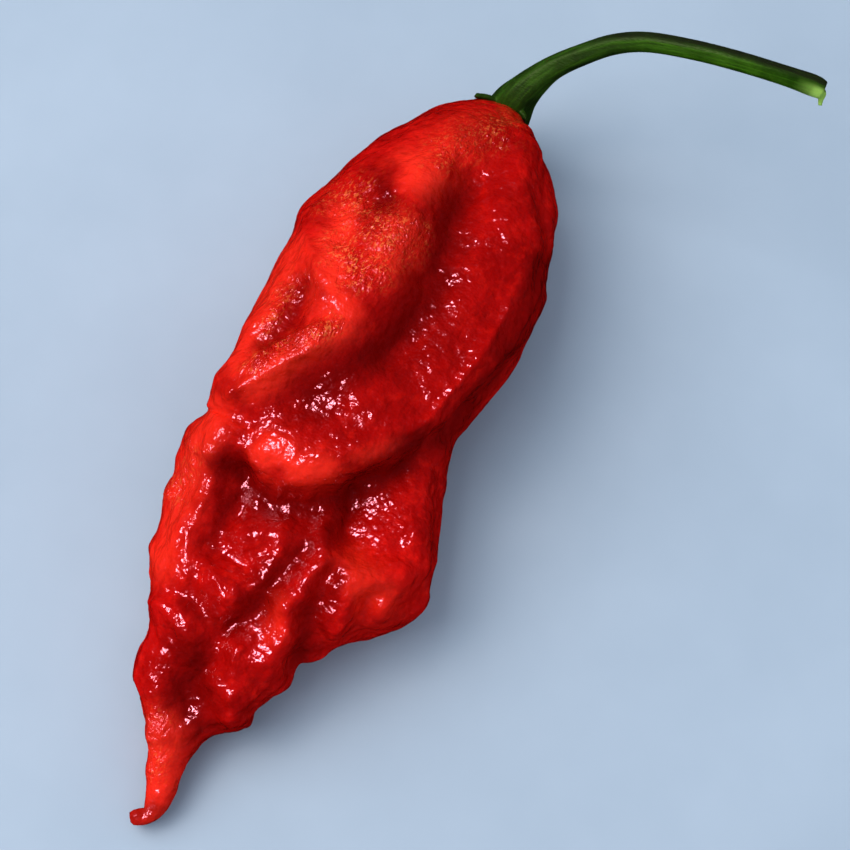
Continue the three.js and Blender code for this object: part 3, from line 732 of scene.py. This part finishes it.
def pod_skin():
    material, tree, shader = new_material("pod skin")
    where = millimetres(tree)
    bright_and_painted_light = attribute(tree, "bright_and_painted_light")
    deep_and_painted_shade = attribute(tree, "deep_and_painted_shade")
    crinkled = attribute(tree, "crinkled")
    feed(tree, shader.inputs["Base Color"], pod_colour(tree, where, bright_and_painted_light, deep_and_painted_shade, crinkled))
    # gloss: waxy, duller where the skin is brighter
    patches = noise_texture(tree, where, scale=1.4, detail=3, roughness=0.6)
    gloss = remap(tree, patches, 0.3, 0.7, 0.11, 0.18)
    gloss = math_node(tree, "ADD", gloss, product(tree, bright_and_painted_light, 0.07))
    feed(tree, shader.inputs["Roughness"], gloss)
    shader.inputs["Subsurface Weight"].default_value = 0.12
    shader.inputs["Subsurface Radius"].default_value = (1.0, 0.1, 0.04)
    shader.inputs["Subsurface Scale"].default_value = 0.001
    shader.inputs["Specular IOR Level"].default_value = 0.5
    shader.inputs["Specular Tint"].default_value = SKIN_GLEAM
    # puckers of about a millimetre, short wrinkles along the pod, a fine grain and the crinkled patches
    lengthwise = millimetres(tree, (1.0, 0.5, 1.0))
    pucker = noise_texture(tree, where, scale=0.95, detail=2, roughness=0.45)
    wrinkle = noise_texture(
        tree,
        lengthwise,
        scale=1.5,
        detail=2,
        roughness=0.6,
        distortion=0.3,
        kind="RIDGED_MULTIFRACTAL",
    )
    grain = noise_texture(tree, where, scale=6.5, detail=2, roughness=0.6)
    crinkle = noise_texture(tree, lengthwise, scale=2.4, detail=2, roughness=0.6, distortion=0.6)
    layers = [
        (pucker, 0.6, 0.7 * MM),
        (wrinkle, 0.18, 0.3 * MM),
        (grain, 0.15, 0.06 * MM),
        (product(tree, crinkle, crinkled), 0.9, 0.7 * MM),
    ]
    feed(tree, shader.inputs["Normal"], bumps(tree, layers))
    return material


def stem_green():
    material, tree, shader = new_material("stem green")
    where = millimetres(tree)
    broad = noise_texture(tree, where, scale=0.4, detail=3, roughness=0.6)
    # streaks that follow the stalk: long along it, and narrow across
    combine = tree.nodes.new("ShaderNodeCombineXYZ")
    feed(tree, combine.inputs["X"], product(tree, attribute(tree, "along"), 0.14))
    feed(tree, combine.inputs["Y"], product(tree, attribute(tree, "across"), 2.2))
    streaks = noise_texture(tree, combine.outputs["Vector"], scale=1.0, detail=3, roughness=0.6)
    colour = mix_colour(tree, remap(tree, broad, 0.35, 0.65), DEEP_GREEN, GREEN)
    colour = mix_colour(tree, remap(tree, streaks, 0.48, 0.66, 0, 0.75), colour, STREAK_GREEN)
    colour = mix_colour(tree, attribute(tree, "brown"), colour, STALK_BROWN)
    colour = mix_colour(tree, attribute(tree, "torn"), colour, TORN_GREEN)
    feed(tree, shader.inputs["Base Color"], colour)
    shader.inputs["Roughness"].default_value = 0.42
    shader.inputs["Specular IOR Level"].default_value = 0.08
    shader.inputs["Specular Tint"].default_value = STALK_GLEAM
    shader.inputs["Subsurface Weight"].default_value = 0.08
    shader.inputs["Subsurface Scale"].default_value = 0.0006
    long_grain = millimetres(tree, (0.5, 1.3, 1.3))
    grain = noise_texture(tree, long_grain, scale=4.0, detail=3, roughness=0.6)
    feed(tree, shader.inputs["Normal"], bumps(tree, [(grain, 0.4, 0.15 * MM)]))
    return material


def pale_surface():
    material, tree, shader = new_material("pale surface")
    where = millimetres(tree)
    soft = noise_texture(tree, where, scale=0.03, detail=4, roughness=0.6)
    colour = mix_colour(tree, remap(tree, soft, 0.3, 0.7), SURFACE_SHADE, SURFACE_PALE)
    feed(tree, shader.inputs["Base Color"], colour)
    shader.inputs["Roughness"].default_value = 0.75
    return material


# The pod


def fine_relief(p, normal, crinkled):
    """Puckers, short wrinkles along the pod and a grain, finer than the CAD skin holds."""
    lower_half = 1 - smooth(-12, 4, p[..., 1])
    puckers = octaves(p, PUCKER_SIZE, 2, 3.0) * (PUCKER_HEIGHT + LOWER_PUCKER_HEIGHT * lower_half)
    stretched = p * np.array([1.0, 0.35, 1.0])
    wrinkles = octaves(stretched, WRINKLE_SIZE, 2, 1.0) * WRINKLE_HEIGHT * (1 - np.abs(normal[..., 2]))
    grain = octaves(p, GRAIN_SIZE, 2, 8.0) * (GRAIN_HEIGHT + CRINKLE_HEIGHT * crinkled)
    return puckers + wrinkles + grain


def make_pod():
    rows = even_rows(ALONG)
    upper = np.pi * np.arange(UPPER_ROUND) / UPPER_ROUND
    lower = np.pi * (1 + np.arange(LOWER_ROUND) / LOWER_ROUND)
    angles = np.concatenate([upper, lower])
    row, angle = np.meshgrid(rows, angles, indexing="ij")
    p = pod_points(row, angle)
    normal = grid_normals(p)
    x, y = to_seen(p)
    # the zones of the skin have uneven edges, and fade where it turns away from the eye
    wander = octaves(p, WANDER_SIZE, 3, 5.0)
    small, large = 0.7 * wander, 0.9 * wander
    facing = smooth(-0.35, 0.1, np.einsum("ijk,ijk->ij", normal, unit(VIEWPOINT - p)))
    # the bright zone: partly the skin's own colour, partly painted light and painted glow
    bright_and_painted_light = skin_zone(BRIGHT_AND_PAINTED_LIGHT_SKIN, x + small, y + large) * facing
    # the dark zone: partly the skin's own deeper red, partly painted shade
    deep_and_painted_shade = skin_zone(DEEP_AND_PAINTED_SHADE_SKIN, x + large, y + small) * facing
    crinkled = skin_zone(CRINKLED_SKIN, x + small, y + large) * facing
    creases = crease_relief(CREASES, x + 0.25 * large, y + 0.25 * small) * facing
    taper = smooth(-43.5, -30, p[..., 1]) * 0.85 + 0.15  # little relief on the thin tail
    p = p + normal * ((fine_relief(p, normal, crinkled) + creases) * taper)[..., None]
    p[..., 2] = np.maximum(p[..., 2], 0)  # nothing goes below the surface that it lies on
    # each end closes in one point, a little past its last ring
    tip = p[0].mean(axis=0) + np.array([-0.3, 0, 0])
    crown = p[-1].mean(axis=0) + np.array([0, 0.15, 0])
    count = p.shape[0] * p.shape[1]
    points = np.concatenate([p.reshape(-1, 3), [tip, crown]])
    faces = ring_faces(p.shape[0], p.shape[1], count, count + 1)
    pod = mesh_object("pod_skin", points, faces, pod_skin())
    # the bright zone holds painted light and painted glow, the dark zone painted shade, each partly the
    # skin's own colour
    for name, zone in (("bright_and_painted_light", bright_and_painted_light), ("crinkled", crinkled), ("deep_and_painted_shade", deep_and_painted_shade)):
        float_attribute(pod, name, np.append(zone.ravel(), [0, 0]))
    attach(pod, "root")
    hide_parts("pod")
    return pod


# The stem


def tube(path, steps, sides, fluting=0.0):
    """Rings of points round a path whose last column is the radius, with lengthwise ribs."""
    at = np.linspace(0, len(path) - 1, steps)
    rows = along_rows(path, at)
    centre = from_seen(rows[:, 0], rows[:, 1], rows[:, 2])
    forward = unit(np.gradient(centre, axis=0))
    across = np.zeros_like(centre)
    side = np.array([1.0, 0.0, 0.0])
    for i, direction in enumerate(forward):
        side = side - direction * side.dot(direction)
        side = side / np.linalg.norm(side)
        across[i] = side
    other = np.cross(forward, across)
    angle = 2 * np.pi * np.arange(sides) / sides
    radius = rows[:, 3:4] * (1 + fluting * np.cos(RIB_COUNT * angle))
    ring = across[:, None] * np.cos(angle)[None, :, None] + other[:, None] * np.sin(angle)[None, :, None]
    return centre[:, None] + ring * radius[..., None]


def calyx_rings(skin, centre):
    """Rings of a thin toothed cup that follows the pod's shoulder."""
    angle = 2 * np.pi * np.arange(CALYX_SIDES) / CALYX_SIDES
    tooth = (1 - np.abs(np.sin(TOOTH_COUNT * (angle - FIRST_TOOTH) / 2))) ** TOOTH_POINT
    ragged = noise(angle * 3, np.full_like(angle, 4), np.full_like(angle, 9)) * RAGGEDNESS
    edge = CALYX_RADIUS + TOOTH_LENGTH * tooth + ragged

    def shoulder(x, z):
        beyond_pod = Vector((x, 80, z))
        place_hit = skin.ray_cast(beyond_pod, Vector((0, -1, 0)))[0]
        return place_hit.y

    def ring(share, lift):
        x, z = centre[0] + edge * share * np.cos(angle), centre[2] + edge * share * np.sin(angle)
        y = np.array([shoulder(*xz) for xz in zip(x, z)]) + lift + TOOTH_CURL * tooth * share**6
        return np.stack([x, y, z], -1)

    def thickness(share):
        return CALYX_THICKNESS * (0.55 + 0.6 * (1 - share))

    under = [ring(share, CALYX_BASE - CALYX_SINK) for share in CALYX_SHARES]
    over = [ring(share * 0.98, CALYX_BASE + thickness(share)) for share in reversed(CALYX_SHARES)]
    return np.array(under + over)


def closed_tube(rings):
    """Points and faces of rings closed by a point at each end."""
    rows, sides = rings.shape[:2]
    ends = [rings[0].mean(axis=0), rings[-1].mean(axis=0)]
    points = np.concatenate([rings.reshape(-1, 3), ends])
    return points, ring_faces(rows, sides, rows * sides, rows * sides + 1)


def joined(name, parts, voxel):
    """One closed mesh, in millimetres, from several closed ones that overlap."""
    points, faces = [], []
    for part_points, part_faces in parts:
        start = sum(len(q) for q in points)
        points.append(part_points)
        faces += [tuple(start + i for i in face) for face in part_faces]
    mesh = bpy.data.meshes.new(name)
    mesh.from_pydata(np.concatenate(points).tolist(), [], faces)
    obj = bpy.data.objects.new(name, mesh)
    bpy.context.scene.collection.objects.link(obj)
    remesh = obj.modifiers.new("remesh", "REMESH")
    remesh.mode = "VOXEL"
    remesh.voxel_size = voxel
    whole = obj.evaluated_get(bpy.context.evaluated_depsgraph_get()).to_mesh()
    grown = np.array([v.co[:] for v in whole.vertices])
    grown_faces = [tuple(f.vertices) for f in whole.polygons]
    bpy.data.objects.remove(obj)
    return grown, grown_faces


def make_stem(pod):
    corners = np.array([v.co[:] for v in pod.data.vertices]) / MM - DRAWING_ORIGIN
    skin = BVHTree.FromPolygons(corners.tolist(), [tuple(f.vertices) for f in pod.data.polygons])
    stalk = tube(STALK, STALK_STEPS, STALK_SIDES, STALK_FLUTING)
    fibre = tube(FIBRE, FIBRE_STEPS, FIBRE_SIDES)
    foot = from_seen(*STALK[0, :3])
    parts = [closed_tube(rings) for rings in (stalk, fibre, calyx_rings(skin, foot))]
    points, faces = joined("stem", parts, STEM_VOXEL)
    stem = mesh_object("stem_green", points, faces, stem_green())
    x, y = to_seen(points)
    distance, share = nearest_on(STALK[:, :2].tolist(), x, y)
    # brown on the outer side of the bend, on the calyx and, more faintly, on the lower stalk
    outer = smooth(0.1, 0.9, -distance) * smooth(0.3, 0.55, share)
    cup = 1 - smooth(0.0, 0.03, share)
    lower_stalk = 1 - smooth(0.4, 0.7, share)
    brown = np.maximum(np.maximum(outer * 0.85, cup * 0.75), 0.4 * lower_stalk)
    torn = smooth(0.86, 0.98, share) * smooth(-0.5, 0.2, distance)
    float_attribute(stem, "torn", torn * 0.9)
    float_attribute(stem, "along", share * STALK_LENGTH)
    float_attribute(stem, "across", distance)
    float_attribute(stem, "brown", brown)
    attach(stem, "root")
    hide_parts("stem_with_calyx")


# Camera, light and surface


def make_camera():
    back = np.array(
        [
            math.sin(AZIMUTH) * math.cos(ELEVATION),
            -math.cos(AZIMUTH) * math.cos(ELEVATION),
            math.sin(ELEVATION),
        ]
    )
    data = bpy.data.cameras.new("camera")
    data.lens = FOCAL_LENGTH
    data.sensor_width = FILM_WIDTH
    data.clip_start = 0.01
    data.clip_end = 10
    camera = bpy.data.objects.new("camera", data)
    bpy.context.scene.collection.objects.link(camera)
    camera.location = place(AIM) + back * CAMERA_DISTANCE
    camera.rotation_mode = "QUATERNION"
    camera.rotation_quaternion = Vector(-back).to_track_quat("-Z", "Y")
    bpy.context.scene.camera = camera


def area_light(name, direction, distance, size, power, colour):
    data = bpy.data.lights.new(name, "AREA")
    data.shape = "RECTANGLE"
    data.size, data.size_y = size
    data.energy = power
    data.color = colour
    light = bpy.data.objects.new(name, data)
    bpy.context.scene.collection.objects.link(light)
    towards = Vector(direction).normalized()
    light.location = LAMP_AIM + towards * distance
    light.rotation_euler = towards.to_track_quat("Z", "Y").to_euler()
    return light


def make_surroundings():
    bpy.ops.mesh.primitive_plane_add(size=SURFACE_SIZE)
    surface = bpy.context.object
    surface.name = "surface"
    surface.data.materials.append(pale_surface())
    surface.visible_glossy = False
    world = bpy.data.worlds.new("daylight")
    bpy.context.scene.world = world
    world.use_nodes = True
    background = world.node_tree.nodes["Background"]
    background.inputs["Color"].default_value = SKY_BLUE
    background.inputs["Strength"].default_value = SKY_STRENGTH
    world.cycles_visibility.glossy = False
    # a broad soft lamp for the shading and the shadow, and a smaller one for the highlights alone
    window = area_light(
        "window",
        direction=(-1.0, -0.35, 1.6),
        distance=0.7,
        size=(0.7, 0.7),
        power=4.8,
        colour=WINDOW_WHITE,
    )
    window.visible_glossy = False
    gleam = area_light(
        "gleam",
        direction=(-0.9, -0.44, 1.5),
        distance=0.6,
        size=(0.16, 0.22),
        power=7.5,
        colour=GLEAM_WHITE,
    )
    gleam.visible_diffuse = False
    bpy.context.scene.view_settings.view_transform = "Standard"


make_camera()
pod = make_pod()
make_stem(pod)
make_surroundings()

....

Search the listing for the string "scene". Copy each line where it turns up.

• **FINISHED EXERCISE**
Continue the three.js and Blender code for this object: part 3, from line 732 of scene.py. This part finishes it.
    bpy.context.scene.collection.objects.link(obj)
    bpy.context.scene.collection.objects.link(camera)
    bpy.context.scene.camera = camera
    bpy.context.scene.collection.objects.link(light)
    bpy.context.scene.world = world
    bpy.context.scene.view_settings.view_transform = "Standard"